REQUEST: Every line below that includes "JSON" counts toward the total. Report that total alone.

Records that describe objects:
## Begin

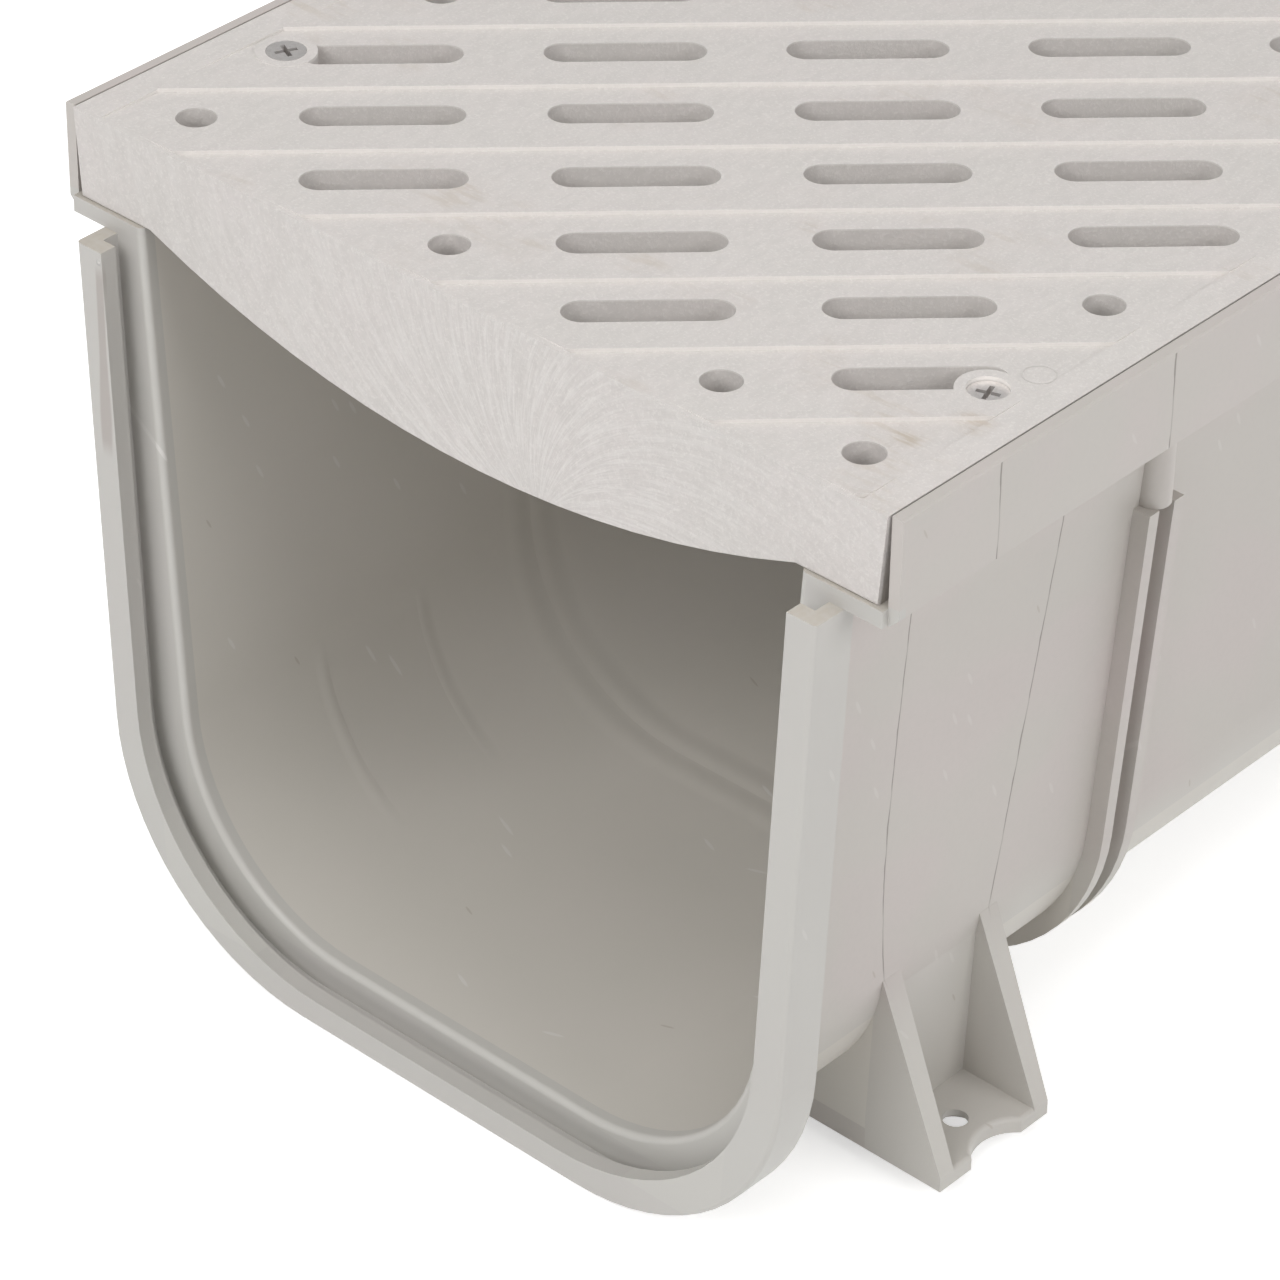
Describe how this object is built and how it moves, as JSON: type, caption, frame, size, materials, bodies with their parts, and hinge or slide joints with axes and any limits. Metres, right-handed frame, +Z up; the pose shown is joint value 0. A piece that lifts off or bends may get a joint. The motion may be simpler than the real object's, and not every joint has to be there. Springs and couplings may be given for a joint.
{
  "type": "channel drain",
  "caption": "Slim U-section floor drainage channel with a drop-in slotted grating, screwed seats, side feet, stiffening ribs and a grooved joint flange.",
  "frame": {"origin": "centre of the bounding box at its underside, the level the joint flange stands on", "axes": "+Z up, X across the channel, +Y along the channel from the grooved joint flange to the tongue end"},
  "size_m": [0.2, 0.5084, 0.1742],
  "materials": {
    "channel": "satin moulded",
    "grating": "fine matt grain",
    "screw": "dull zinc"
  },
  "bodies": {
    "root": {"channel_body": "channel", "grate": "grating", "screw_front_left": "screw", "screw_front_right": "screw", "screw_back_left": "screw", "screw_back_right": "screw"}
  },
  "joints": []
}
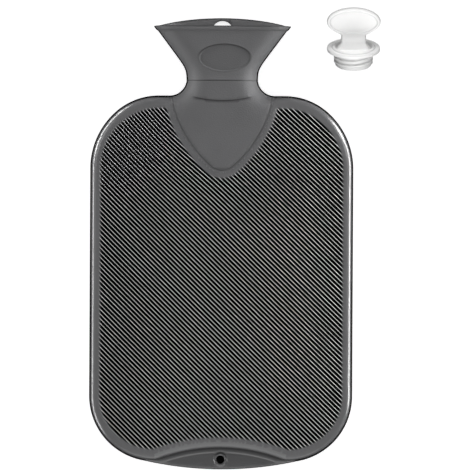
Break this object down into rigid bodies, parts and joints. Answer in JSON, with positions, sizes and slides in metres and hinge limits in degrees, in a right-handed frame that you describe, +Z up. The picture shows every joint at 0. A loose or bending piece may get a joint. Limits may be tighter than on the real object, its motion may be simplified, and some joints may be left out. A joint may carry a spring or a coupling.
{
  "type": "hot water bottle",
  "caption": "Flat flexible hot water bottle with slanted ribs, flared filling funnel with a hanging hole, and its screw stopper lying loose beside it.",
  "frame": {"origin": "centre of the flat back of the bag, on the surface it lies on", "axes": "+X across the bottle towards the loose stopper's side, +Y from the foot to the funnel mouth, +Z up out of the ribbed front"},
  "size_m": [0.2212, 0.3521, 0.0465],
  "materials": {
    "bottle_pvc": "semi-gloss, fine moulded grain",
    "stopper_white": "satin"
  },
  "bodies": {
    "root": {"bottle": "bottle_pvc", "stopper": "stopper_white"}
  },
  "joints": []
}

## End

TASK OUTPUT: 2